Task to complete
The entries need to be copied exactly.

Items from a data source:
++++
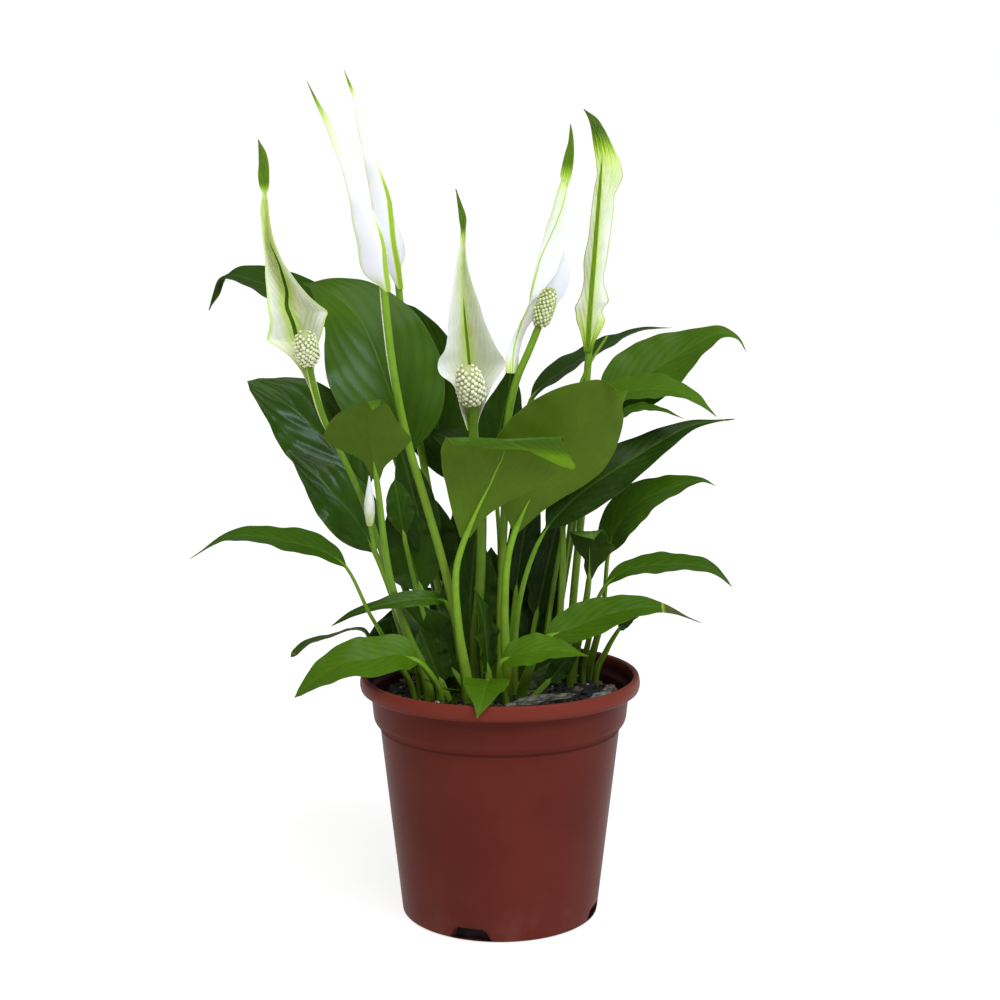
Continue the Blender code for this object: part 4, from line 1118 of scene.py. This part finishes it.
def sail_green(tn, across, shift, tip, tip_green, tip_soft, neck, edge, foot):
    """How green a sail is: the deepest of its tip, neck, margins and foot, streaked along its fibres."""
    to_tip = share((tn - tip + tip_soft / 2) / tip_soft) * tip_green
    to_neck = neck * share((tn - 0.45) / 0.3)
    to_edge = edge * share((np.abs(across) - 0.86) / 0.14) * share(tn * 8)
    to_foot = foot[0] * share(1 - tn / foot[1]) * share(np.abs(across) * 1.6 + 0.2)
    green = np.maximum(np.maximum(to_tip, to_neck), np.maximum(to_edge, to_foot))
    fibres = (np.sin(17 * across + shift[0] + 3 * tn) + np.sin(29 * across + shift[1] - 4 * tn)
              + np.sin(47 * across + shift[2]))
    return share(green * (1 + 0.2 * fibres * share(1.15 - green)))


def sail(number, margins, *, tip=0.8, tip_green=0.9, tip_soft=0.08, neck=0.0, cream=0.3, rib=(0.9, 0.6, 0.7),
         rib_line=((0, 0), (1, 0)), over=(), edge=0.0, foot=(0.45, 0.08), shaded_grey=(0, 0), wave=0.4, wings=(),
         seed=0):
    """One spathe along the middle of its CAD solid.

    margins: (run, left, right, left swing, right swing): level widths in mm, and the degrees that
    each half is swung forward.  tip, tip_green, tip_soft: run where the green tip starts, how deep
    its green is and over what run it comes up.  neck: yellow-green before it.  cream: how much cream
    colour the white has; towards the middle it is deepened as painted shade in the sail's hollow.
    rib: the midrib's half-width in mm, the run where it ends and how deep its green
    is.  rib_line: (run, mm), how far the midrib wanders to the right of the middle.  over: (run, mm),
    for a left margin that rolls back over the front, how far to the right of the middle it ends.
    edge: how green the margins are.  foot: how green the foot is, and up to what run.  grey:
    painted shade, how far the left and the right half are greyed below their middle.  wave: height
    of the margin's waves, mm.  wings: reach mm, side (-1 left, 1 right), width mm, and its greening and
    cream.
    """
    node = f"spathe_{number}"
    spine = sail_spine(node)
    knots = lengths_along(spine)
    long = knots[-1]
    rows = int(long / SAIL_STEP)
    t = np.linspace(0, 1, rows)
    middle = smooth(knots, spine, long * t)
    along = unit(np.gradient(middle, axis=0))
    side = np.broadcast_to([1.0, 0.0, 0.0], along.shape)
    forward = unit(np.cross(side, along))
    run, *rest = np.array(margins, float).T
    left, right = (np.maximum(smooth(run, width * MM, t), 0.00015)[:, None] for width in rest[:2])
    swings = [np.radians(np.interp(t, run, swing))[:, None] for swing in rest[2:]]
    w = np.linspace(-1, 1, 49)
    wn, tn = np.abs(w)[None], t[:, None]
    half = np.where(w[None] < 0, left, right)
    swing = np.where(w[None] < 0, swings[0], swings[1])
    half = half / np.where(np.abs(swing) < 1.3, np.cos(swing), 1.0)
    out = np.sign(w)[None] * half * np.cos(swing) * wn
    ahead = half * np.sin(swing) * wn**1.6
    if over:
        out, ahead = roll_over(over, tn, w, left, out, ahead)
    shift = np.random.default_rng(seed + 40).uniform(0, 2 * np.pi, 4)
    sway = margin_waves(tn, w[None] > 0, SAIL_WAVES, 2.1, shift)
    sweep = np.minimum(0.014, half * 1.3)
    phase = (long * tn - sweep * (1.9 * wn + 0.8 * wn**2)) / SAIL_VEINS + (w[None] > 0) * 0.4
    run, wander = np.array(rib_line, float).T
    rib_gap = out - smooth(run, wander * MM, t)[:, None]
    ahead = ahead + wave * MM * sway * wn**2 * np.sin(np.pi * tn) ** 0.6 * share(half / 0.006)
    ahead = ahead + 0.10 * cream * MM * (np.abs(np.sin(np.pi * phase)) - 0.5) * share((1 - wn) * 4)
    ahead = ahead - 0.5 * MM * np.exp(-(rib_gap / GROOVE_WIDE) ** 2) * (1 - tn)
    mid = middle[:, None] + side[:, None] * out[..., None] + forward[:, None] * ahead[..., None]
    normal = sheet_normals(mid)
    normal *= np.sign((normal[:, 20:29] * forward[:, None]).sum())
    rib_swell = 1 + 1.5 * np.exp(-(rib_gap / (0.7 * MM)) ** 2) * (1 - 0.7 * tn)
    sheet = (SAIL_HALF * rib_swell * (1 - 0.6 * wn**8))[..., None]
    full = np.ones((rows, 2 * len(w)))
    wide_w = both_sides(w[None])
    green = sail_green(tn, wide_w, shift, tip, tip_green, tip_soft, neck, edge, foot)
    # painted shade: the halves are greyed below their middle, more towards the margins
    painted_shade = np.where(wide_w < 0, shaded_grey[0], shaded_grey[1]) * share((0.55 - tn) / 0.2) * np.abs(wide_w) ** 0.5
    rib_half = rib[0] * MM * np.clip((rib[1] - tn) / 0.25, 0.35, 1) * (1 - 0.6 * tn)
    rib_green = rib[2] * share((rib[1] - tn) / 0.15)
    # partly painted shade: the sail's cream deepens in its hollow and fades to white at the margins, which
    # catch the light
    cream_and_hollow_shade = cream * (1 - 0.8 * np.abs(wide_w) ** 3)
    skin = Skin()
    skin.sheet(both_sides(mid + normal * sheet, mid - normal * sheet),
               np.stack([painted_shade * full, rib_green * full, cream_and_hollow_shade * full], axis=2),
               np.stack([both_sides(phase), both_sides(rib_gap) / rib_half, green], axis=2))
    for measures in wings:
        wing(skin, number, *measures)
    return skin.build(f"sail_{number}", [petal], "spathe_white", node)


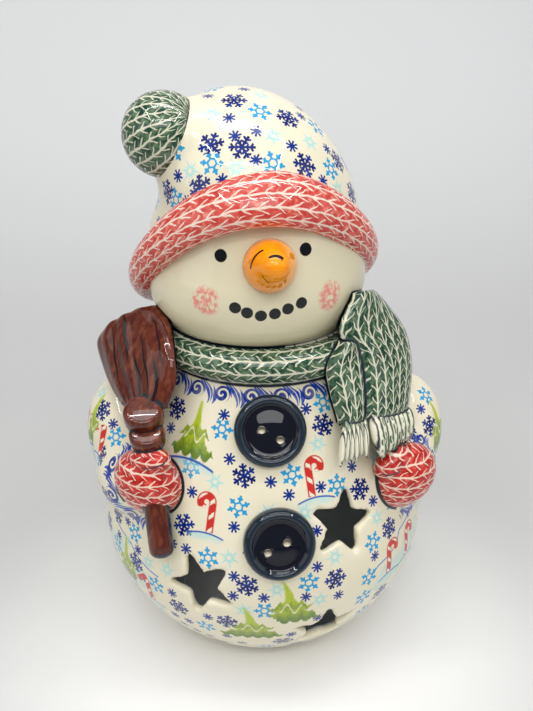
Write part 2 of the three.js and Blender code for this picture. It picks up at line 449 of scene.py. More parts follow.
def mark_edges(piece, *neighbours, backs=True):
    """Writes on a piece's points how far they stand off the forms beside it, in mm, below 0 inside."""
    skin = skin_of(*neighbours)
    farthest = 12
    clear = 2.5
    gaps = []
    for vertex in piece.data.vertices:
        spot, facing, _, gap = skin.find_nearest(vertex.co, farthest * MM)
        if spot is None:
            gaps.append(farthest)
            continue
        outside = gap > clear * MM or (vertex.co - spot).dot(facing) > 0
        below = (spot - vertex.co).dot(vertex.normal) < -0.7 * gap
        behind = not backs and spot.y < 0 and facing.y > 0.5
        buried = behind or (below and outside)
        gaps.append(farthest if buried else gap / MM if outside else -gap / MM)
    piece.data.attributes.new("edge", "FLOAT", "POINT").data.foreach_set("value", gaps)


SCROLL_STEP = 13.5
COBALT = shade(4, 48, 134)
COBALT_DEEP = shade(2, 18, 88)
SKY = shade(40, 152, 204)
AQUA = shade(158, 214, 216)
TREE_LIGHT = shade(176, 193, 48)
TREE_DARK = shade(70, 108, 50)
CANE_RED = shade(202, 50, 44)
# A cool grey painted over the inside of the wall: painted shade in the hollow.
INSIDE_PAINTED_SHADE = shade(186, 193, 194)
FLAKE_KINDS = 4
FLAKE_SIZES = (5.5, 2.9, 5.1, 4.9)
GOLDEN_TURN = math.radians(137.508)
BLANK = 3
COBALT_FLAKES = (
    (177, 408), (244, 476), (184, 525), (323, 425), (360, 489), (389, 528), (178.5, 607), (247, 586),
    (227, 622), (335.5, 579), (136, 562.5), (118, 513), (102, 410), (101, 456), (430, 426),
)
ASTERISKS = (
    (171, 428), (224, 415), (229.5, 459), (192, 492), (234, 527), (306, 409), (289, 495), (321, 487),
    (373, 501), (317, 531), (375, 556), (186, 549), (172, 593), (234, 576.5), (233, 596), (264, 598),
    (208, 617), (189, 621), (317.5, 567), (306, 597), (318, 618), (338.5, 595), (291, 634.5), (227, 636),
    (128, 521), (119.5, 535), (138, 550), (144, 578), (113, 424), (424, 379), (421, 409),
)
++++
Solved problem
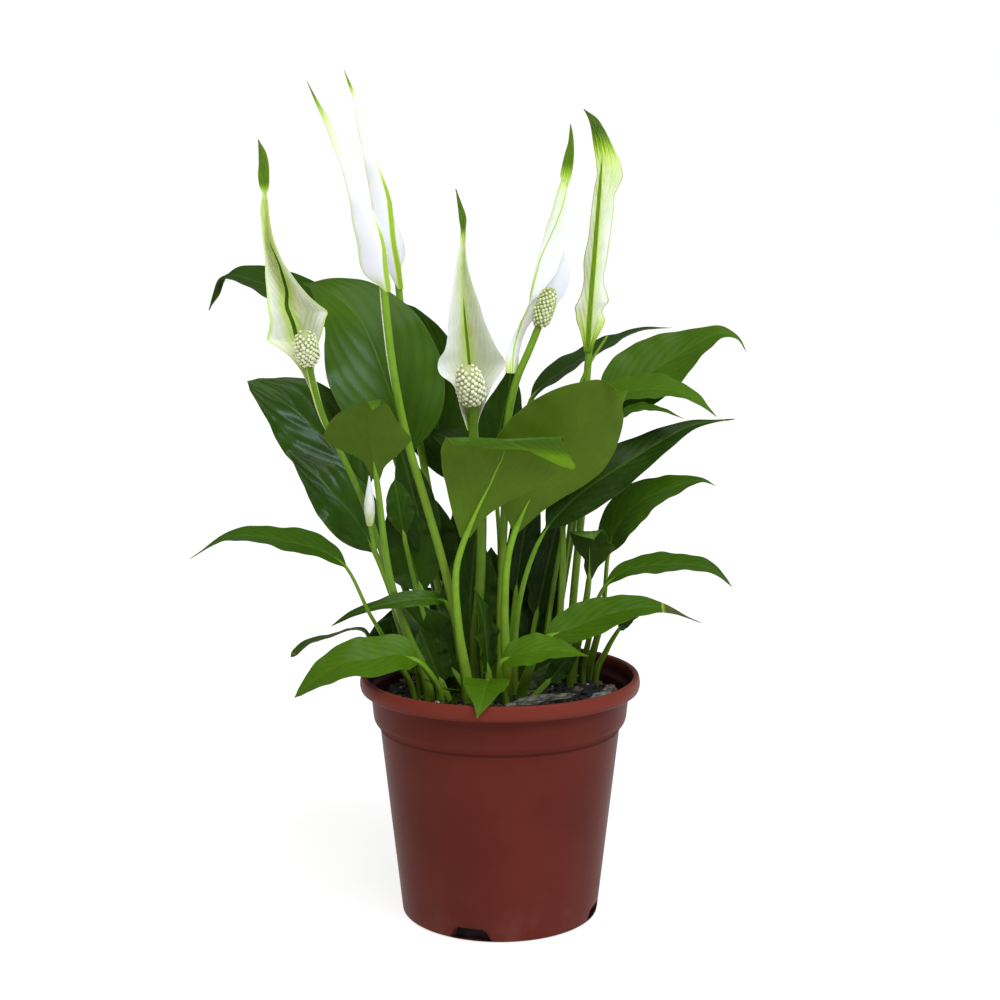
Continue the Blender code for this object: part 4, from line 1118 of scene.py. This part finishes it.
def sail_green(tn, across, shift, tip, tip_green, tip_soft, neck, edge, foot):
    """How green a sail is: the deepest of its tip, neck, margins and foot, streaked along its fibres."""
    to_tip = share((tn - tip + tip_soft / 2) / tip_soft) * tip_green
    to_neck = neck * share((tn - 0.45) / 0.3)
    to_edge = edge * share((np.abs(across) - 0.86) / 0.14) * share(tn * 8)
    to_foot = foot[0] * share(1 - tn / foot[1]) * share(np.abs(across) * 1.6 + 0.2)
    green = np.maximum(np.maximum(to_tip, to_neck), np.maximum(to_edge, to_foot))
    fibres = (np.sin(17 * across + shift[0] + 3 * tn) + np.sin(29 * across + shift[1] - 4 * tn)
              + np.sin(47 * across + shift[2]))
    return share(green * (1 + 0.2 * fibres * share(1.15 - green)))


def sail(number, margins, *, tip=0.8, tip_green=0.9, tip_soft=0.08, neck=0.0, cream=0.3, rib=(0.9, 0.6, 0.7),
         rib_line=((0, 0), (1, 0)), over=(), edge=0.0, foot=(0.45, 0.08), shaded_grey=(0, 0), wave=0.4, wings=(),
         seed=0):
    """One spathe along the middle of its CAD solid.

    margins: (run, left, right, left swing, right swing): level widths in mm, and the degrees that
    each half is swung forward.  tip, tip_green, tip_soft: run where the green tip starts, how deep
    its green is and over what run it comes up.  neck: yellow-green before it.  cream: how much cream
    colour the white has; towards the middle it is deepened as painted shade in the sail's hollow.
    rib: the midrib's half-width in mm, the run where it ends and how deep its green
    is.  rib_line: (run, mm), how far the midrib wanders to the right of the middle.  over: (run, mm),
    for a left margin that rolls back over the front, how far to the right of the middle it ends.
    edge: how green the margins are.  foot: how green the foot is, and up to what run.  grey:
    painted shade, how far the left and the right half are greyed below their middle.  wave: height
    of the margin's waves, mm.  wings: reach mm, side (-1 left, 1 right), width mm, and its greening and
    cream.
    """
    node = f"spathe_{number}"
    spine = sail_spine(node)
    knots = lengths_along(spine)
    long = knots[-1]
    rows = int(long / SAIL_STEP)
    t = np.linspace(0, 1, rows)
    middle = smooth(knots, spine, long * t)
    along = unit(np.gradient(middle, axis=0))
    side = np.broadcast_to([1.0, 0.0, 0.0], along.shape)
    forward = unit(np.cross(side, along))
    run, *rest = np.array(margins, float).T
    left, right = (np.maximum(smooth(run, width * MM, t), 0.00015)[:, None] for width in rest[:2])
    swings = [np.radians(np.interp(t, run, swing))[:, None] for swing in rest[2:]]
    w = np.linspace(-1, 1, 49)
    wn, tn = np.abs(w)[None], t[:, None]
    half = np.where(w[None] < 0, left, right)
    swing = np.where(w[None] < 0, swings[0], swings[1])
    half = half / np.where(np.abs(swing) < 1.3, np.cos(swing), 1.0)
    out = np.sign(w)[None] * half * np.cos(swing) * wn
    ahead = half * np.sin(swing) * wn**1.6
    if over:
        out, ahead = roll_over(over, tn, w, left, out, ahead)
    shift = np.random.default_rng(seed + 40).uniform(0, 2 * np.pi, 4)
    sway = margin_waves(tn, w[None] > 0, SAIL_WAVES, 2.1, shift)
    sweep = np.minimum(0.014, half * 1.3)
    phase = (long * tn - sweep * (1.9 * wn + 0.8 * wn**2)) / SAIL_VEINS + (w[None] > 0) * 0.4
    run, wander = np.array(rib_line, float).T
    rib_gap = out - smooth(run, wander * MM, t)[:, None]
    ahead = ahead + wave * MM * sway * wn**2 * np.sin(np.pi * tn) ** 0.6 * share(half / 0.006)
    ahead = ahead + 0.10 * cream * MM * (np.abs(np.sin(np.pi * phase)) - 0.5) * share((1 - wn) * 4)
    ahead = ahead - 0.5 * MM * np.exp(-(rib_gap / GROOVE_WIDE) ** 2) * (1 - tn)
    mid = middle[:, None] + side[:, None] * out[..., None] + forward[:, None] * ahead[..., None]
    normal = sheet_normals(mid)
    normal *= np.sign((normal[:, 20:29] * forward[:, None]).sum())
    rib_swell = 1 + 1.5 * np.exp(-(rib_gap / (0.7 * MM)) ** 2) * (1 - 0.7 * tn)
    sheet = (SAIL_HALF * rib_swell * (1 - 0.6 * wn**8))[..., None]
    full = np.ones((rows, 2 * len(w)))
    wide_w = both_sides(w[None])
    green = sail_green(tn, wide_w, shift, tip, tip_green, tip_soft, neck, edge, foot)
    # painted shade: the halves are greyed below their middle, more towards the margins
    painted_shade = np.where(wide_w < 0, shaded_grey[0], shaded_grey[1]) * share((0.55 - tn) / 0.2) * np.abs(wide_w) ** 0.5
    rib_half = rib[0] * MM * np.clip((rib[1] - tn) / 0.25, 0.35, 1) * (1 - 0.6 * tn)
    rib_green = rib[2] * share((rib[1] - tn) / 0.15)
    # partly painted shade: the sail's cream deepens in its hollow and fades to white at the margins, which
    # catch the light
    cream_and_hollow_shade = cream * (1 - 0.8 * np.abs(wide_w) ** 3)
    skin = Skin()
    skin.sheet(both_sides(mid + normal * sheet, mid - normal * sheet),
               np.stack([painted_shade * full, rib_green * full, cream_and_hollow_shade * full], axis=2),
               np.stack([both_sides(phase), both_sides(rib_gap) / rib_half, green], axis=2))
    for measures in wings:
        wing(skin, number, *measures)
    return skin.build(f"sail_{number}", [petal], "spathe_white", node)


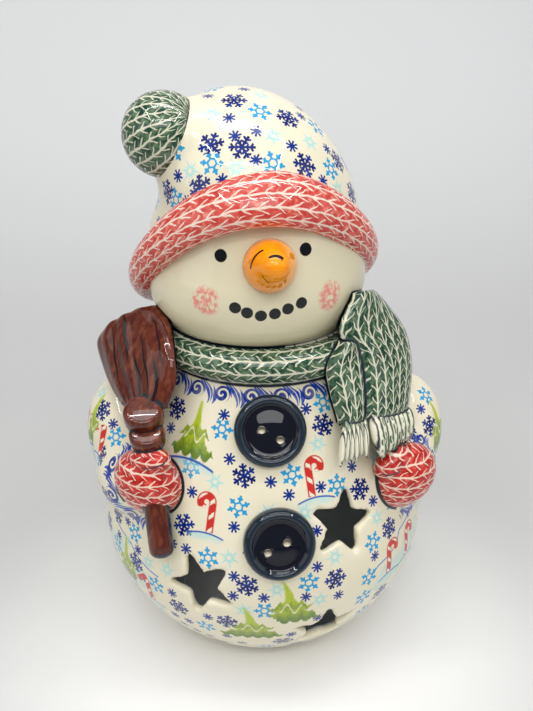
Write part 2 of the three.js and Blender code for this picture. It picks up at line 449 of scene.py. More parts follow.
def mark_edges(piece, *neighbours, backs=True):
    """Writes on a piece's points how far they stand off the forms beside it, in mm, below 0 inside."""
    skin = skin_of(*neighbours)
    farthest = 12
    clear = 2.5
    gaps = []
    for vertex in piece.data.vertices:
        spot, facing, _, gap = skin.find_nearest(vertex.co, farthest * MM)
        if spot is None:
            gaps.append(farthest)
            continue
        outside = gap > clear * MM or (vertex.co - spot).dot(facing) > 0
        below = (spot - vertex.co).dot(vertex.normal) < -0.7 * gap
        behind = not backs and spot.y < 0 and facing.y > 0.5
        buried = behind or (below and outside)
        gaps.append(farthest if buried else gap / MM if outside else -gap / MM)
    piece.data.attributes.new("edge", "FLOAT", "POINT").data.foreach_set("value", gaps)


SCROLL_STEP = 13.5
COBALT = shade(4, 48, 134)
COBALT_DEEP = shade(2, 18, 88)
SKY = shade(40, 152, 204)
AQUA = shade(158, 214, 216)
TREE_LIGHT = shade(176, 193, 48)
TREE_DARK = shade(70, 108, 50)
CANE_RED = shade(202, 50, 44)
# A cool grey painted over the inside of the wall: painted shade in the hollow.
INSIDE_PAINTED_SHADE = shade(186, 193, 194)
FLAKE_KINDS = 4
FLAKE_SIZES = (5.5, 2.9, 5.1, 4.9)
GOLDEN_TURN = math.radians(137.508)
BLANK = 3
COBALT_FLAKES = (
    (177, 408), (244, 476), (184, 525), (323, 425), (360, 489), (389, 528), (178.5, 607), (247, 586),
    (227, 622), (335.5, 579), (136, 562.5), (118, 513), (102, 410), (101, 456), (430, 426),
)
ASTERISKS = (
    (171, 428), (224, 415), (229.5, 459), (192, 492), (234, 527), (306, 409), (289, 495), (321, 487),
    (373, 501), (317, 531), (375, 556), (186, 549), (172, 593), (234, 576.5), (233, 596), (264, 598),
    (208, 617), (189, 621), (317.5, 567), (306, 597), (318, 618), (338.5, 595), (291, 634.5), (227, 636),
    (128, 521), (119.5, 535), (138, 550), (144, 578), (113, 424), (424, 379), (421, 409),
)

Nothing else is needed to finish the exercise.